Section 35(1)(b) is not subject to the general public interest balancing test under section 35(3), but as noted in previous cases, a duty of confidence may still be subject to public interest considerations. It has been acknowledged in previous cases (e.g., Case 140108 (Ms. X & The Department of the Environment, Community and Local Government), available at www.oic.ie), that the public interest grounds which may justify or excuse a breach of a duty of confidence are quite narrow and include, for example, the revelation of wrongdoing or danger to the public.  Having considered the matter, I do not consider that there are any public interest considerations which would alter my findings and I am satisfied that section 35(1)(b) applies to the record at issue.

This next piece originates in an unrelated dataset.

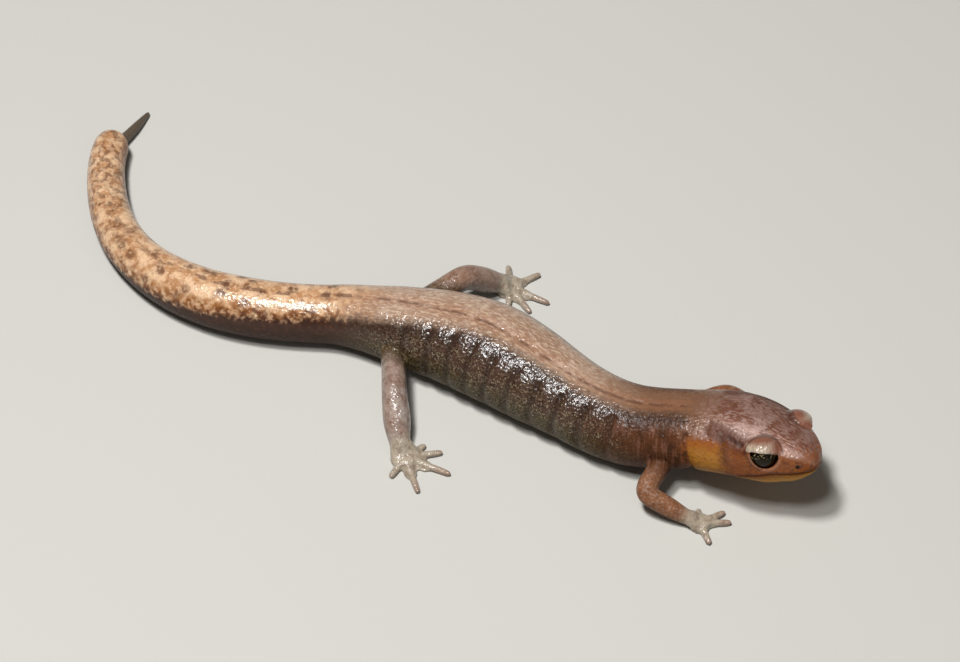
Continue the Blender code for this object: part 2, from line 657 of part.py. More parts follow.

I find, therefore, that the Council was justified in refusing access to this record under section 35(1)(b). As I have found section 35(1)(b) to apply to the record at issue I do not consider it necessary to consider the applicability of section 35(1)(a). 

 


Decision


Having carried out a review under section 22(2) of the FOI Act, I hereby affirm the decision of the Council to refuse access, under section 35(1)(b) of the FOI Act, to the transcript of an interview which was carried out in the course of the investigation by former Chief Justice Susan Denham into the attendance by Justice Seamus Woulfe at an event in Clifden, Co. Galway.

 


Right of Appeal


Section 24 of the FOI Act sets out detailed provisions for an appeal to the High Court by a party to a review, or any other person affected by the decision. In summary, such an appeal, normally on a point of law, must be initiated not later than four weeks after notice of the decision was given to the person bringing the appeal.